**RECORDS SUPPLIED:**
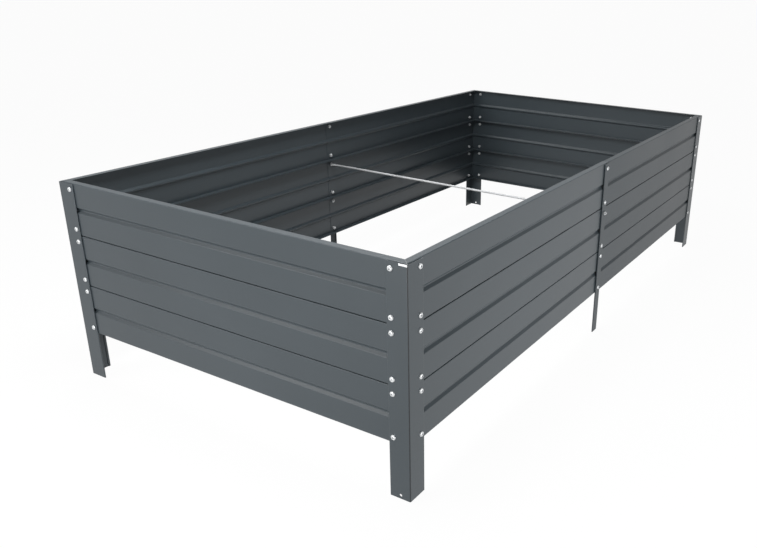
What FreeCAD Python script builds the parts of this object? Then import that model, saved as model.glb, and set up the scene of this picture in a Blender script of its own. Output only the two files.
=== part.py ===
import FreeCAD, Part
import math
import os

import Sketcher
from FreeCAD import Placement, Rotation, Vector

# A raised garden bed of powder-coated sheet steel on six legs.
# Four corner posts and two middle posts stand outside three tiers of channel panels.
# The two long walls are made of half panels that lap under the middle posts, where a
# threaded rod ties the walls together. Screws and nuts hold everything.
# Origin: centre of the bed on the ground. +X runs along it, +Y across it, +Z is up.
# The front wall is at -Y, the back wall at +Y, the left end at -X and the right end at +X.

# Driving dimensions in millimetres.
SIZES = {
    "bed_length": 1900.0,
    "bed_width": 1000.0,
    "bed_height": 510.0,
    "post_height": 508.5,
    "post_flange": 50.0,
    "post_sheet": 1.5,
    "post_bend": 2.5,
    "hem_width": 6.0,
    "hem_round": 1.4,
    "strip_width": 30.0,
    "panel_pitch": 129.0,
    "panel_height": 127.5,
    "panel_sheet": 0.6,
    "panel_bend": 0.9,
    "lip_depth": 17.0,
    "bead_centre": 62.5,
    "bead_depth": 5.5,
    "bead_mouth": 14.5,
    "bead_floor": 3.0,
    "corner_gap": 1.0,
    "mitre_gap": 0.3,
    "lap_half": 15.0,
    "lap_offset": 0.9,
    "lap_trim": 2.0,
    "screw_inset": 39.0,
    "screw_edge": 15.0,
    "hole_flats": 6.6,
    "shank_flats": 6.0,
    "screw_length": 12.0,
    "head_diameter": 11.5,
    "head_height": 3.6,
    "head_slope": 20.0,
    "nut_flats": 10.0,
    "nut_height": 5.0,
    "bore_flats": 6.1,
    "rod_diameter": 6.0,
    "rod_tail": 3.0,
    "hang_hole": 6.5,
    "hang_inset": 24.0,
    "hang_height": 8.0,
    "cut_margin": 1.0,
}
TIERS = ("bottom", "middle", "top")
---
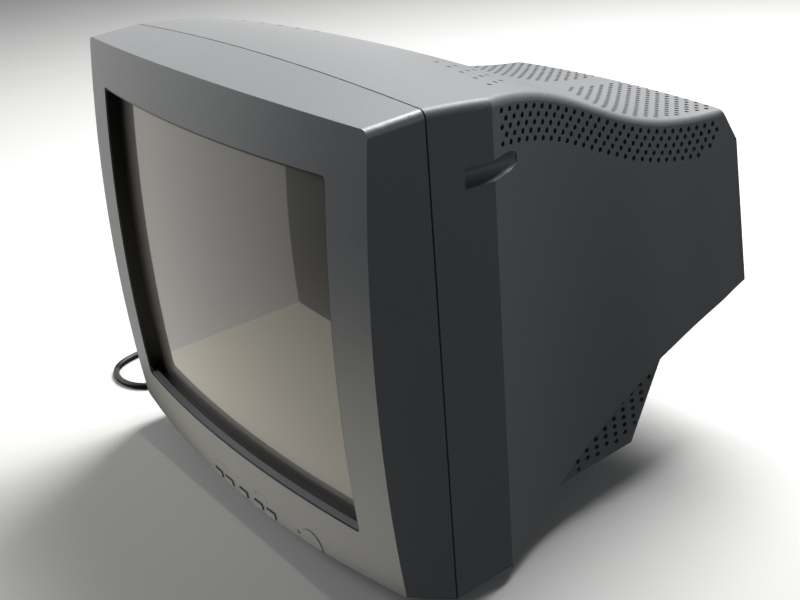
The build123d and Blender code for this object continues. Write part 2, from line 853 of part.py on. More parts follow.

**WHAT THE TASK REQUIRES:** How many of the listing's lines contain "this"? Respond with a single number and nothing else.

**FINAL ANSWER:** 2